▶ Provided material:
"""

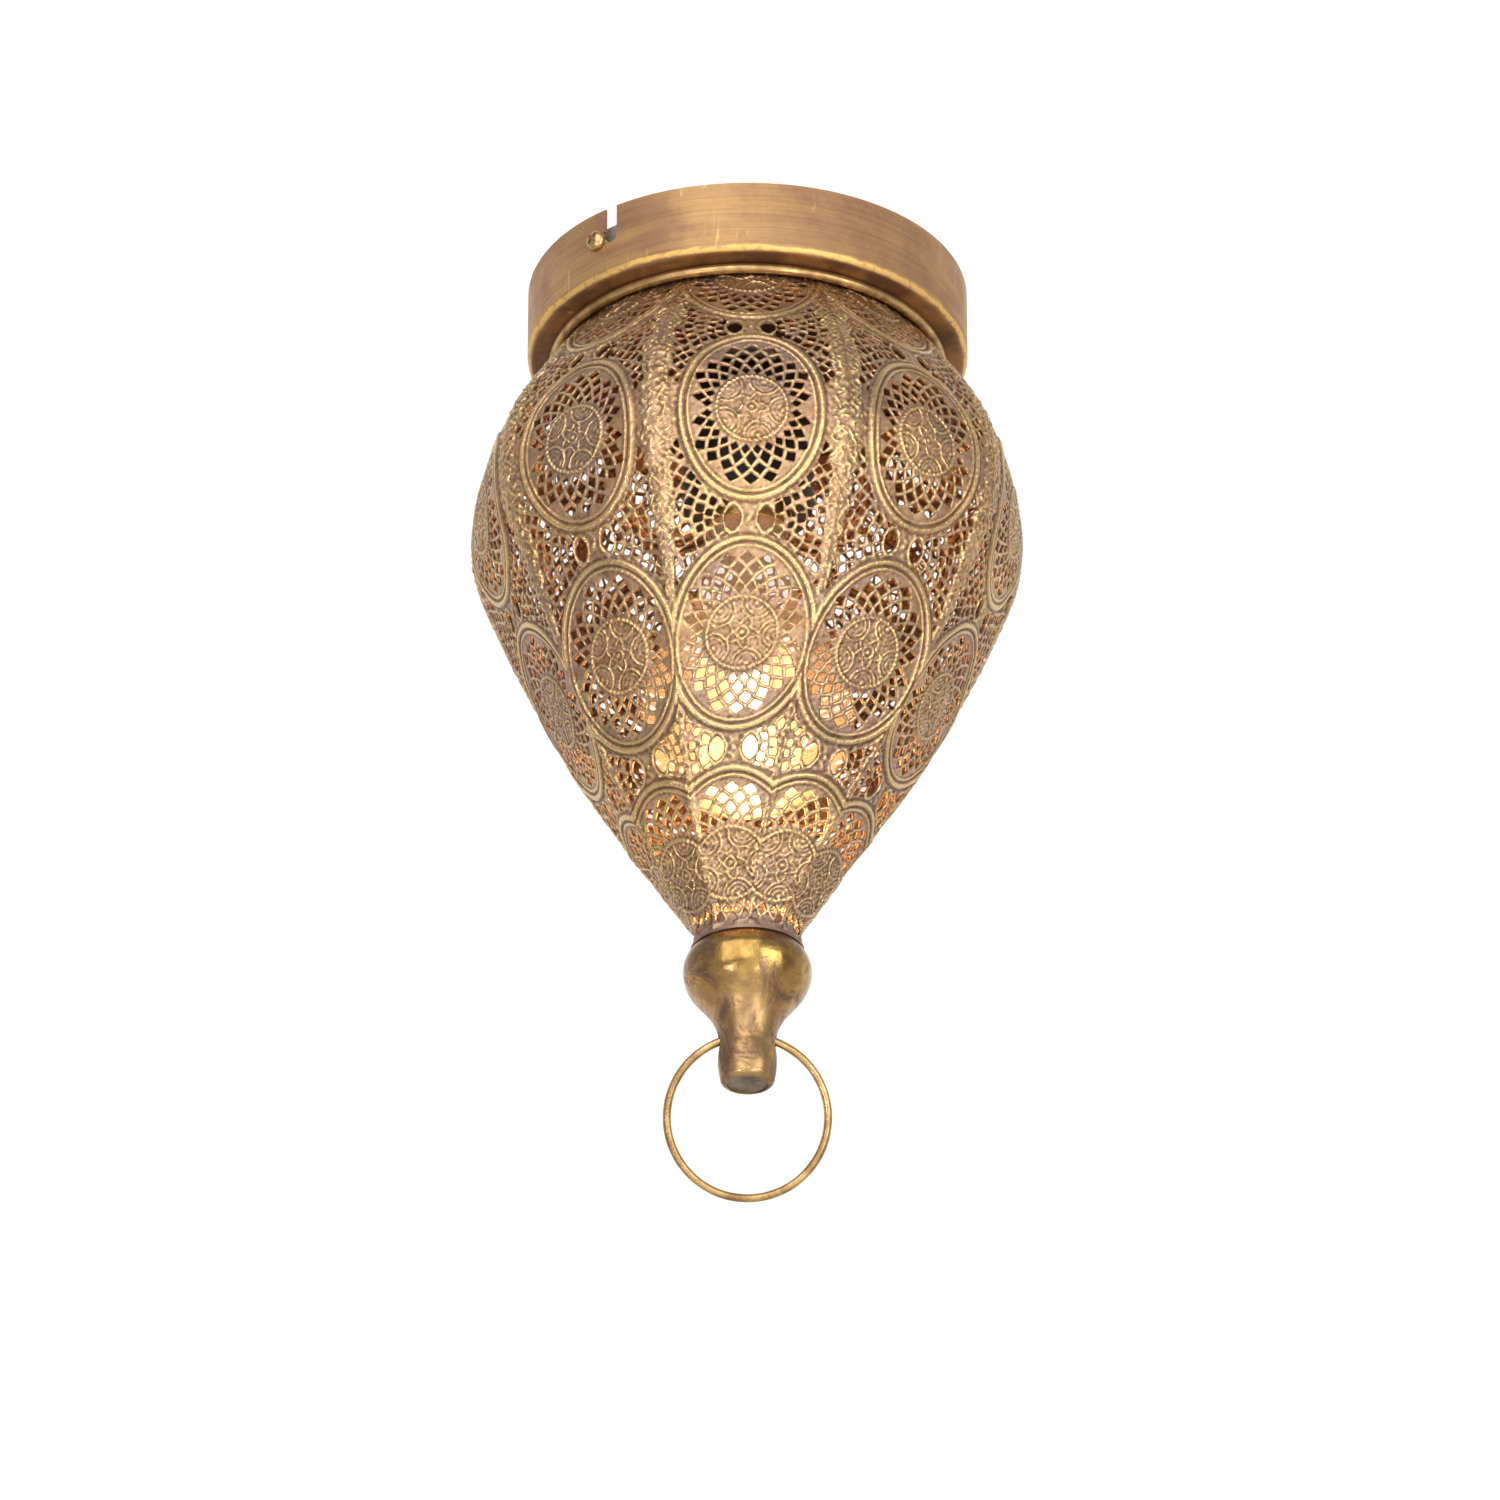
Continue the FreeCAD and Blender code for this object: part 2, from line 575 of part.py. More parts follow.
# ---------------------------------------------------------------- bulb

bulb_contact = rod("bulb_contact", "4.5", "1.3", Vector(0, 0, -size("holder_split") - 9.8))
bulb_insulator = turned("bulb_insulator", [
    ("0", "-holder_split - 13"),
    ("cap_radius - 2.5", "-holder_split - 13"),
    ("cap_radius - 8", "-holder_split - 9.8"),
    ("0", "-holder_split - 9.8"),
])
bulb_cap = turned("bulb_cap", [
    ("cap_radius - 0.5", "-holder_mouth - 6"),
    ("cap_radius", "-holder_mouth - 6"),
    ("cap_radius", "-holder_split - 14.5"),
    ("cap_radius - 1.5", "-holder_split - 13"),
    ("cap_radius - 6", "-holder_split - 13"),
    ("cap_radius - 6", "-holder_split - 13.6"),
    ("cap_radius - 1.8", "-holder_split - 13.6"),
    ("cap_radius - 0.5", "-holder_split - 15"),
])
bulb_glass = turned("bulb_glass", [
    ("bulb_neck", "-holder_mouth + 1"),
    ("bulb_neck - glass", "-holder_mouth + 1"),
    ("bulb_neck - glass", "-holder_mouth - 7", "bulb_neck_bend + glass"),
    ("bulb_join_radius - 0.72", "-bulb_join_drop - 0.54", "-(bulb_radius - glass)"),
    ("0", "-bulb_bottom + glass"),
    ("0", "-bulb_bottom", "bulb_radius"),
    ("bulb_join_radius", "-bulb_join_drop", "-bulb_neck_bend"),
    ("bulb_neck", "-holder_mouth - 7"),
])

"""

▶ What to work on:
Return every line exactly.

▶ Complete response:
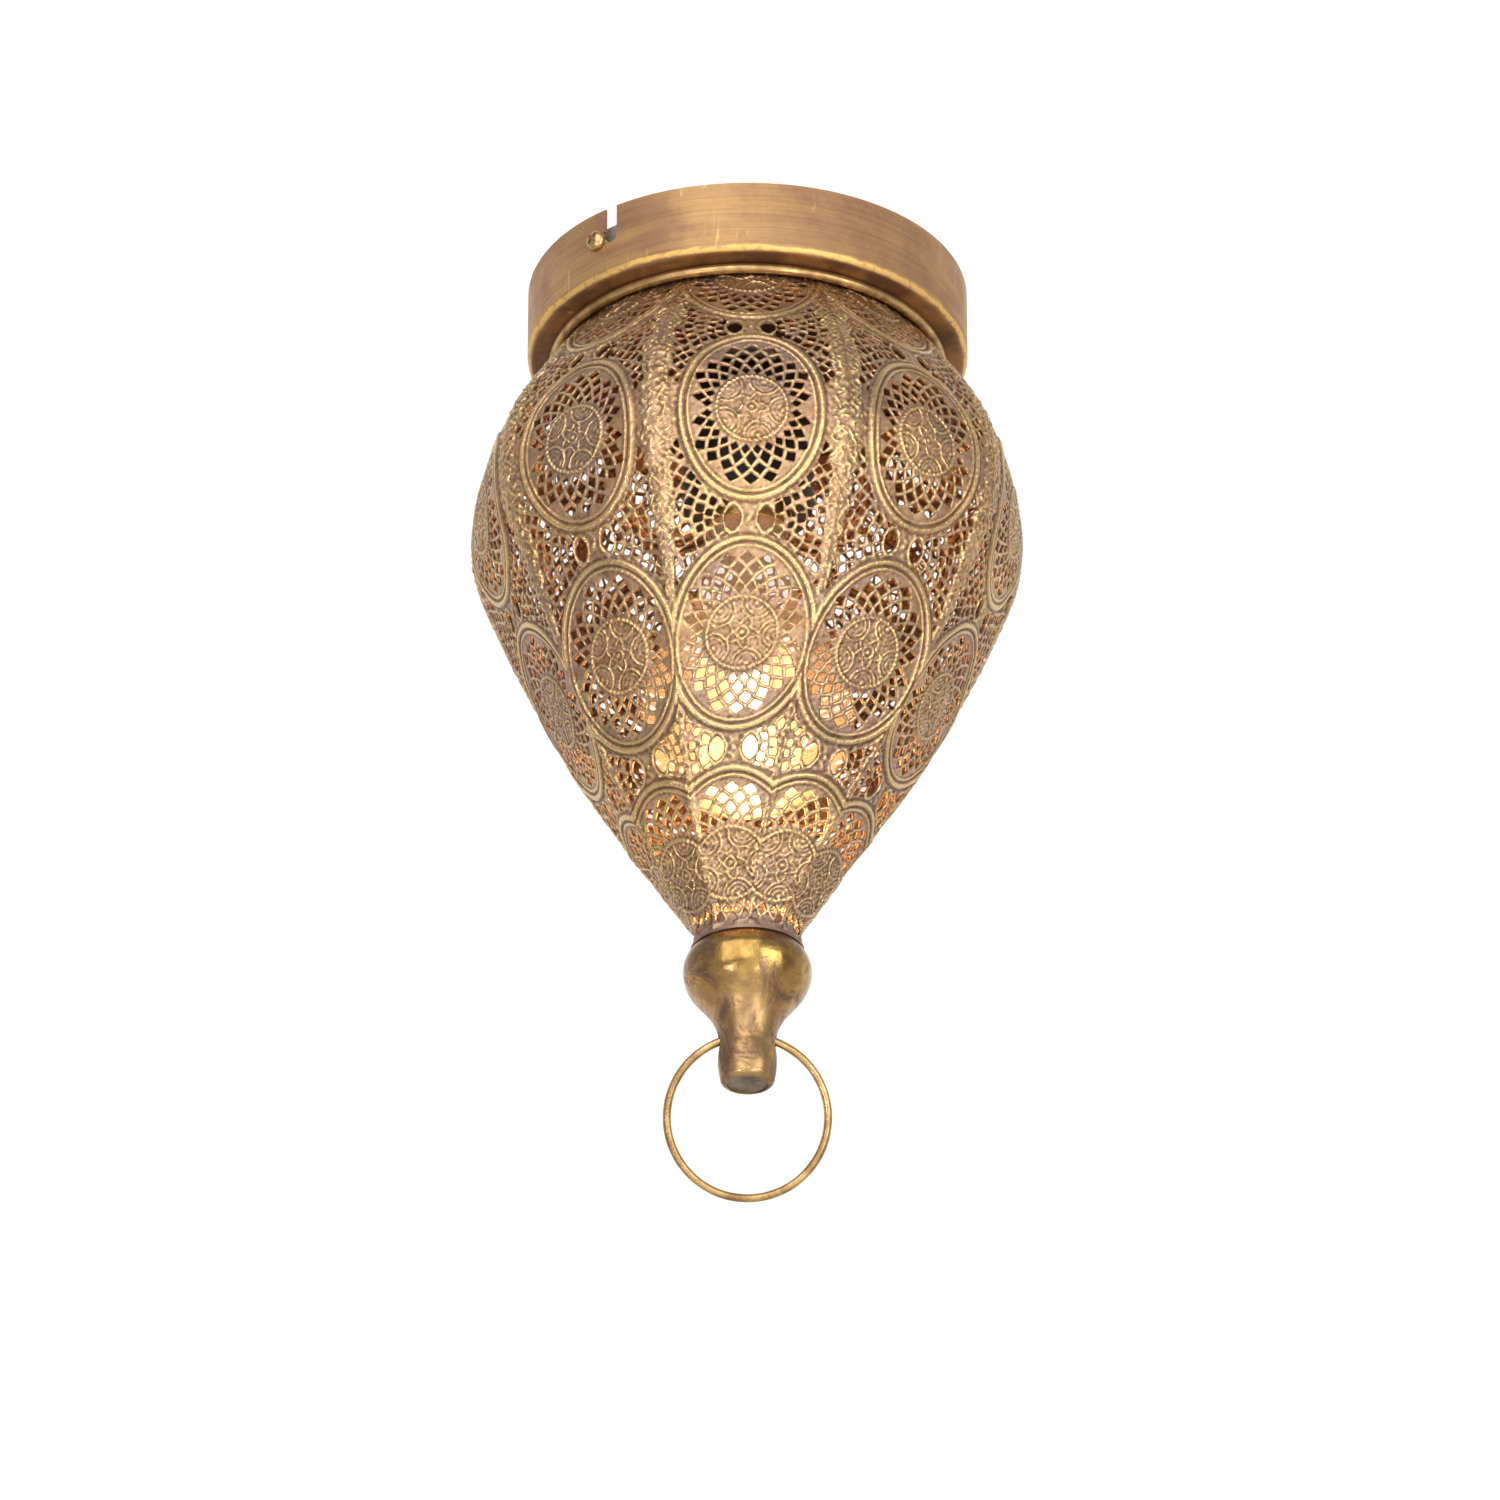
Continue the FreeCAD and Blender code for this object: part 2, from line 575 of part.py. More parts follow.
# ---------------------------------------------------------------- bulb

bulb_contact = rod("bulb_contact", "4.5", "1.3", Vector(0, 0, -size("holder_split") - 9.8))
bulb_insulator = turned("bulb_insulator", [
    ("0", "-holder_split - 13"),
    ("cap_radius - 2.5", "-holder_split - 13"),
    ("cap_radius - 8", "-holder_split - 9.8"),
    ("0", "-holder_split - 9.8"),
])
bulb_cap = turned("bulb_cap", [
    ("cap_radius - 0.5", "-holder_mouth - 6"),
    ("cap_radius", "-holder_mouth - 6"),
    ("cap_radius", "-holder_split - 14.5"),
    ("cap_radius - 1.5", "-holder_split - 13"),
    ("cap_radius - 6", "-holder_split - 13"),
    ("cap_radius - 6", "-holder_split - 13.6"),
    ("cap_radius - 1.8", "-holder_split - 13.6"),
    ("cap_radius - 0.5", "-holder_split - 15"),
])
bulb_glass = turned("bulb_glass", [
    ("bulb_neck", "-holder_mouth + 1"),
    ("bulb_neck - glass", "-holder_mouth + 1"),
    ("bulb_neck - glass", "-holder_mouth - 7", "bulb_neck_bend + glass"),
    ("bulb_join_radius - 0.72", "-bulb_join_drop - 0.54", "-(bulb_radius - glass)"),
    ("0", "-bulb_bottom + glass"),
    ("0", "-bulb_bottom", "bulb_radius"),
    ("bulb_join_radius", "-bulb_join_drop", "-bulb_neck_bend"),
    ("bulb_neck", "-holder_mouth - 7"),
])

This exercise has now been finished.